Now I know what you’re thinking: “I’d be pretty fucking over the moon about having even one of those millions”. But that’s beside the point.

The point is this: it’s not about how much money you have; it’s about how you see it. Do you have an abundance mindset, or a scarcity mindset?

What does money really mean?

When I think of money, I tend to think of it as a tool for creating the life I want. I don’t want to slog my guts out for a finance company one minute longer than I need to.

I want to build my wealth to a point where I can work part-time, write a novel, work for a charity … or whatever. But I still want a comfortable lifestyle that involves travel and cool stuff.

Now, I know not everyone thinks like that. Maybe you think of money as a means to physical self-actualisation – to have the clothes, hair, nails, body or whatever else you want to look and feel your best.

Maybe you see money as a way to reward your hard work and flag your success – a brand name bag or car tells you (and the world) that you’ve worked hard and achieved success. (While I am over here enjoying my new $15 K-Mart bag).

The fact is, money is never just money. It’s part of a deep and complex set of beliefs. It’s bound up in the way you see yourself and relate to the world.

Nor is that relationship static. It changes over time and in line with your life experiences.

I found myself earnestly lecturing a 24-year-old friend at the pub the other night: “Nobody cares what brand your handbag is, and if they do, you shouldn’t be friends with them anyway”.

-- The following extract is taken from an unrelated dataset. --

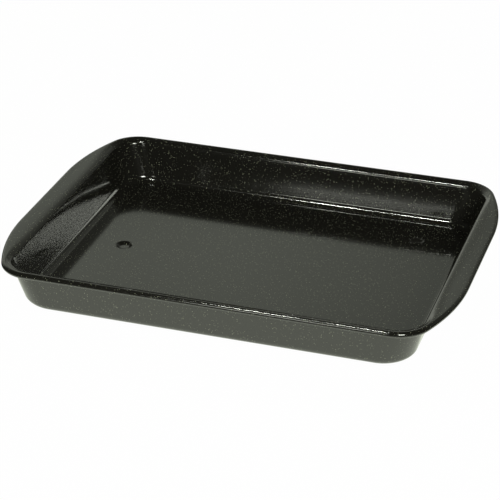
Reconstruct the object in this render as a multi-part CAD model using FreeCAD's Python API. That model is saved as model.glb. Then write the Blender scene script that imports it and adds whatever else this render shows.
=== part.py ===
import FreeCAD, Part
import math
import os

# An enamelled roasting pan, pressed from one steel sheet. A drafted basin with rounded
# corners runs over a tight fold into a rim that rises outward and rolls under at its edge.
# The rim widens at both ends into handle wings. Three shallow feet are pressed into the
# floor. The origin is on the resting plane, under the middle of the pan. X runs along the
# pan, through both wings, and Z is up.

# Overall sizes in millimetres
LENGTH = 400.0            # over the two handle wings
WIDTH = 300.0             # over the rolled edge of the long sides
SHEET = 1.0               # steel with its enamel

# Basin: the mouth is where the wall meets the rim
MOUTH_LENGTH = 357.0
RIM_WIDTH = 9.8           # from the mouth to the outer edge, on the long sides
MOUTH_HEIGHT = 40.2       # above the resting plane
MOUTH_CORNER = 23.8       # corner radius at the mouth
SIDE_DRAFT = 5.3          # how far the foot of a long wall lies inside the mouth
END_DRAFT = 9.9           # the same for the short walls
FLOOR_CORNER = 22.1       # corner radius of the flat floor
FLOOR_CURVE = 5.5         # reach of the curve from floor to wall
FOLD_CURVE = 1.8          # reach of the fold from wall to rim

# Rim, handle wings and rolled edge
RIM_SLOPE = 20.0          # degrees, where the rim leaves the fold
RIM_RISE = 2.3            # from the mouth to the top of the roll
RIM_RUN = 4.2             # how far the rim keeps that slope
RIM_LEVEL = 0.7           # how far it levels out before the roll
ROLL_RADIUS = 2.75        # outside of the rolled edge
ROLL_TURN = 215.0         # degrees that the sheet turns under
GRIP_LENGTH = 102.0       # straight part of each wing's edge
SHOULDER_ANGLE = 22.9     # degrees that the edge turns from the grip to the corner
RIM_CORNER = 31.1         # corner radius of the outer edge

# Feet pressed down into the floor
FOOT_HEIGHT = 2.1
FOOT_DIAMETER = 16.0      # where the slope starts
FOOT_FACE = 7.0           # flat face that stands on the surface
FOOT_END_GAP = 39.1       # from a foot's middle to the end of the flat floor
FOOT_SIDE_GAP = 40.5      # and to its long side

# Sizes that follow from these
MOUTH_WIDTH = WIDTH - 2 * RIM_WIDTH
FLOOR_TOP = FOOT_HEIGHT + SHEET
WALL_HEIGHT = MOUTH_HEIGHT - FLOOR_TOP
FOOT_X = MOUTH_LENGTH / 2 - END_DRAFT - FLOOR_CURVE - FOOT_END_GAP
FOOT_Y = MOUTH_WIDTH / 2 - SIDE_DRAFT - FLOOR_CURVE - FOOT_SIDE_GAP
SIDE_SLOPE = math.atan2(WALL_HEIGHT, SIDE_DRAFT)
END_SLOPE = math.atan2(WALL_HEIGHT, END_DRAFT)
SLOPE = math.radians(RIM_SLOPE)
RIM_TOP = MOUTH_HEIGHT + RIM_RISE
TURN = math.radians(SHOULDER_ANGLE)
CORNER_REST = math.pi / 2 - TURN
SHOULDER_END = WIDTH / 2 - RIM_CORNER * (1 - math.sin(TURN))
SHOULDER_RADIUS = (SHOULDER_END - GRIP_LENGTH / 2) / math.sin(TURN)
QUARTER = math.cos(math.pi / 4)

# The basin and the rim are bands of surface between closed rings. A ring is a list of spans,
# and a span is poles with weights: two for a straight run, three for an exact circular arc.
# All rings have the same twelve spans, so any two of them can carry a band.


def ring(shoulder, corner, height):
    """Close a ring from the shoulder and corner spans of the quarter where x and y are positive."""
    quarter = [shoulder, corner]
    spans = []
    for side_x, side_y in ((1, 1), (-1, 1), (-1, -1), (1, -1)):
        arcs = [[(side_x * x, side_y * y, w) for x, y, w in span] for span in quarter]
        if side_x * side_y < 0:
            arcs = [span[::-1] for span in arcs[::-1]]
        if spans:
            spans.append(straight(spans[-1][-1], arcs[0][0]))
        spans.extend(arcs)
    spans.append(straight(spans[-1][-1], spans[0][0]))
    return [[(FreeCAD.Vector(x, y, height), w) for x, y, w in span] for span in spans]


def straight(start, end):
    return [start, end]


def basin_ring(half_length, half_width, corner, height):
    """A rounded rectangle, with its end runs split where the wings' shoulders start."""
    corner_y = half_width - corner
    shoulder = straight((half_length, GRIP_LENGTH / 2, 1.0), (half_length, corner_y, 1.0))
    arc = [(half_length, corner_y, 1.0),
           (half_length, half_width, QUARTER),
           (half_length - corner, half_width, 1.0)]
    return ring(shoulder, arc, height)


def rim_ring(inset, height):
    """The outer edge's outline, moved inward by inset."""
    shoulder_radius = SHOULDER_RADIUS - inset
    corner_radius = RIM_CORNER - inset
    x0 = LENGTH / 2 - inset
    y0 = GRIP_LENGTH / 2
    x1 = x0 - shoulder_radius * (1 - math.cos(TURN))
    y1 = y0 + shoulder_radius * math.sin(TURN)
    x2 = x1 - corner_radius * math.cos(TURN)
    y2 = WIDTH / 2 - inset
    shoulder = [(x0, y0, 1.0),
                (x0, y0 + shoulder_radius * math.tan(TURN / 2), math.cos(TURN / 2)),
                (x1, y1, 1.0)]
    corner = [(x1, y1, 1.0),
              (x2 + corner_radius * math.tan(CORNER_REST / 2), y2, math.cos(CORNER_REST / 2)),
              (x2, y2, 1.0)]
    return ring(shoulder, corner, height)


def between(low, high, share):
    """The ring at a share of the way from one ring to another of the same kind."""
    return [[(p + (q - p) * share, w) for (p, w), (q, _) in zip(a, b)] for a, b in zip(low, high)]


def patch(rows):
    """One surface from rows of (span, weight), running from the first row to the last."""
    poles = max(len(span) for span, _ in rows)
    surface = Part.BezierSurface()
    surface.increase(len(rows) - 1, poles - 1)
    for i, (span, row_weight) in enumerate(rows, 1):
        if len(span) < poles:
            (start, _), (end, _) = span
            span = [(start, 1.0), ((start + end) / 2, 1.0), (end, 1.0)]
        for j, (pole, weight) in enumerate(span, 1):
            surface.setPole(i, j, pole)
            surface.setWeight(i, j, weight * row_weight)
    return surface.toShape()


def band(rings, weights):
    """The faces that follow a list of rings all round the pan."""
    return [patch(list(zip(spans, weights))) for spans in zip(*rings)]


def curved(before, at, after):
    """A band that turns the corner at the middle ring, tangent to both sides."""
    return band([before, at, after], [1.0, QUARTER, 1.0])


def skin(depth):
    """The basin and the rim of the skin that lies depth under the sheet's upper side.

    Returns the faces and the ring round the flat floor.
    """
    # Foot of the wall: floor and wall both move outward by depth
    side_shift = depth * math.tan(SIDE_SLOPE / 2)
    end_shift = depth * math.tan(END_SLOPE / 2)
    foot_half_length = MOUTH_LENGTH / 2 - END_DRAFT + end_shift
    foot_half_width = MOUTH_WIDTH / 2 - SIDE_DRAFT + side_shift
    foot_corner = FLOOR_CORNER + FLOOR_CURVE + side_shift
    floor_height = FLOOR_TOP - depth
    foot = basin_ring(foot_half_length, foot_half_width, foot_corner, floor_height)

    # Mouth: wall and rim both move by depth, so their meeting point drops a little
    drop = depth * math.cos((SIDE_SLOPE + SLOPE) / 2) / math.cos((SIDE_SLOPE - SLOPE) / 2)
    side_out = depth / math.sin(SIDE_SLOPE) - drop / math.tan(SIDE_SLOPE)
    end_out = depth / math.sin(END_SLOPE) - drop / math.tan(END_SLOPE)
    mouth_half_length = MOUTH_LENGTH / 2 + end_out
    mouth_half_width = MOUTH_WIDTH / 2 + side_out
    mouth_corner = MOUTH_CORNER + side_out
    mouth_height = MOUTH_HEIGHT - drop
    mouth = basin_ring(mouth_half_length, mouth_half_width, mouth_corner, mouth_height)

    def rim_start(run):
        return basin_ring(mouth_half_length + run * math.cos(SLOPE),
                          mouth_half_width + run * math.cos(SLOPE),
                          mouth_corner + run * math.cos(SLOPE),
                          mouth_height + run * math.sin(SLOPE))

    floor_curve = FLOOR_CURVE + side_shift
    fold_curve = FOLD_CURVE - drop
    floor_edge = basin_ring(foot_half_length - floor_curve, foot_half_width - floor_curve,
                            foot_corner - floor_curve, floor_height)
    wall_foot = between(foot, mouth, floor_curve / WALL_HEIGHT)
    wall_top = between(mouth, foot, fold_curve / WALL_HEIGHT)
    fold_end = rim_start(fold_curve)

    faces = curved(floor_edge, foot, wall_foot)
    faces += band([wall_foot, wall_top], [1.0, 1.0])
    faces += curved(wall_top, mouth, fold_end)

    # Rim: it leaves the fold at its slope and is level where the roll starts
    top = RIM_TOP - depth
    faces += band([fold_end, rim_start(fold_curve + RIM_RUN),
                   rim_ring(ROLL_RADIUS + RIM_LEVEL, top), rim_ring(ROLL_RADIUS, top)],
                  [1.0, 1.0, 1.0, 1.0])
    return faces, floor_edge


def roll_section():
    """Outer arc, lip and inner arc of the rolled sheet, drawn where a grip meets its shoulder."""
    centre = FreeCAD.Vector(LENGTH / 2 - ROLL_RADIUS, GRIP_LENGTH / 2, RIM_TOP - ROLL_RADIUS)

    def point(radius, share):
        angle = math.radians(ROLL_TURN * share)
        return centre + FreeCAD.Vector(math.sin(angle), 0, math.cos(angle)) * radius

    outer, inner = ROLL_RADIUS, ROLL_RADIUS - SHEET
    return [Part.Arc(point(outer, 0), point(outer, 0.5), point(outer, 1)).toShape(),
            Part.makeLine(point(outer, 1), point(inner, 1)),
            Part.Arc(point(inner, 1), point(inner, 0.5), point(inner, 0)).toShape()]


def rolled_edge():
    """The roll all round: its section swept along the grips, shoulders, corners and sides."""
    up = FreeCAD.Vector(0, 0, 1)
    shoulder_centre = FreeCAD.Vector(LENGTH / 2 - SHOULDER_RADIUS, GRIP_LENGTH / 2, 0)
    corner_x = shoulder_centre.x + (SHOULDER_RADIUS - RIM_CORNER) * math.cos(TURN)
    corner_centre = FreeCAD.Vector(corner_x, WIDTH / 2 - RIM_CORNER, 0)
    quarters, ends, sides = [], [], []
    for edge in roll_section():
        ends.append(edge.extrude(FreeCAD.Vector(0, -GRIP_LENGTH, 0)))
        quarters.append(edge.revolve(shoulder_centre, up, SHOULDER_ANGLE))
        edge.rotate(shoulder_centre, up, SHOULDER_ANGLE)
        spline = edge.toNurbs().Edges[0]
        quarters.append(spline.revolve(corner_centre, up, 90 - SHOULDER_ANGLE))
        edge.rotate(corner_centre, up, 90 - SHOULDER_ANGLE)
        sides.append(edge.extrude(FreeCAD.Vector(-2 * corner_x, 0, 0)))
    middle = FreeCAD.Vector(0, 0, 0)
    along = FreeCAD.Vector(1, 0, 0)
    across = FreeCAD.Vector(0, 1, 0)
    quarters += [face.mirror(middle, along) for face in quarters]
    quarters += [face.mirror(middle, across) for face in quarters]
    ends += [face.mirror(middle, along) for face in ends]
    sides += [face.mirror(middle, across) for face in sides]
    return quarters + ends + sides


def outline_wire(closed_ring):
    edges = []
    for span in closed_ring:
        curve = Part.BezierCurve()
        curve.setPoles([pole for pole, _ in span])
        for i, (_, weight) in enumerate(span, 1):
            curve.setWeight(i, weight)
        edges.append(curve.toShape())
    return Part.Wire(edges)


def foot_places():
    """One foot in the middle of one end, two at the corners of the other."""
    return [(-FOOT_X, 0.0), (FOOT_X, FOOT_Y), (FOOT_X, -FOOT_Y)]


def foot_skin(x, y, depth):
    """The sloped ring and the flat face of a foot, for the skin that lies depth down."""
    up = FreeCAD.Vector(0, 0, 1)
    height = FLOOR_TOP - depth
    face_height = height - FOOT_HEIGHT
    slope = Part.makeLine(FreeCAD.Vector(x + FOOT_DIAMETER / 2, y, height),
                          FreeCAD.Vector(x + FOOT_FACE / 2, y, face_height))
    face_edge = Part.makeCircle(FOOT_FACE / 2, FreeCAD.Vector(x, y, face_height), up)
    return [slope.revolve(FreeCAD.Vector(x, y, 0), up, 360), Part.Face(Part.Wire([face_edge]))]


def floor_skin(edge_ring, depth):
    """The flat floor with its holes, and the feet that fill them."""
    up = FreeCAD.Vector(0, 0, 1)
    height = FLOOR_TOP - depth
    holes = [Part.Wire([Part.makeCircle(FOOT_DIAMETER / 2, FreeCAD.Vector(x, y, height), up)])
             for x, y in foot_places()]
    faces = [Part.Face([outline_wire(edge_ring)] + [hole.reversed() for hole in holes])]
    for x, y in foot_places():
        faces += foot_skin(x, y, depth)
    return faces


def pan():
    """Upper and lower skin, closed by the rolled edge, as one solid sheet."""
    upper, upper_floor = skin(0.0)
    lower, lower_floor = skin(SHEET)
    faces = upper + lower + rolled_edge()
    faces += floor_skin(upper_floor, 0.0)
    faces += floor_skin(lower_floor, SHEET)
    shell = Part.Shell(faces)
    shell.sewShape()
    solid = Part.Solid(shell)
    if solid.Volume < 0:
        solid.reverse()
    return solid


os.makedirs("parts", exist_ok=True)
pan().exportStep("parts/pan.step")
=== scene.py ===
import math

import bmesh
import bpy
import numpy as np
from mathutils import Matrix, Vector


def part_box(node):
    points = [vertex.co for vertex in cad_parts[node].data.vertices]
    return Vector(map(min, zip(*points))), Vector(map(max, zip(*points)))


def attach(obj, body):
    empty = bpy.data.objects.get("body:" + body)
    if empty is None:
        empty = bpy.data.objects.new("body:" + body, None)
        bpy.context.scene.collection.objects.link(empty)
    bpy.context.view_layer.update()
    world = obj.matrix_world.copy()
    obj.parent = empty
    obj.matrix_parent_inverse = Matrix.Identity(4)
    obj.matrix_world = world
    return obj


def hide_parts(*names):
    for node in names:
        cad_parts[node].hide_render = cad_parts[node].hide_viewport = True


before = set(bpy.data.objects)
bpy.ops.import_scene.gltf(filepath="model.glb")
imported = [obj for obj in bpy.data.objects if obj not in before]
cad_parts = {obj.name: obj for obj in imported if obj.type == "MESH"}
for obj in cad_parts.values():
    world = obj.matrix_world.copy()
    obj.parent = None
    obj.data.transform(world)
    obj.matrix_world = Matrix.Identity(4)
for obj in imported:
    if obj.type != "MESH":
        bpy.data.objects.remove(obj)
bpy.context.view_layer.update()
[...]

God, when did I get so old and parental? It’s a long way from when I had my first job and coveted a Fendi baguette bag (hey, it was 2001).

One lesson that my investment banker friend highlighted is the danger of unconsciously ratcheting up your cost base as years go by. It’s easy to end up as a prisoner of your own lifestyle.

When you get stuck in the merry-go-round of things like salon nails, it’s one more thing that you have to fund (which I have written about here).

Sure, the K-Mart lifestyle isn’t for everyone. I’m not saying give up everything nice and be a boring tight-arse. But focusing on keeping your tastes and expectations modest can be very powerful – especially when it lets you do other, more interesting or meaningful things with money.

The secret to being wealthy is wanting less. If you can consistently create a surplus – so you have a little left over each month to save and invest – then you’re on your way to wealth creation.

As you set your goals for next year, and maybe have some good intentions around money, I would ask you to consider this idea.

More than just making a budget, how can you shift your thinking about what -and how much – you need to be happy?

I know, that is some serious inner work, and harder than downloading a budgeting app*. However,  it may be the most effective way to build your wealth over time.

*Please download a budgeting app as well.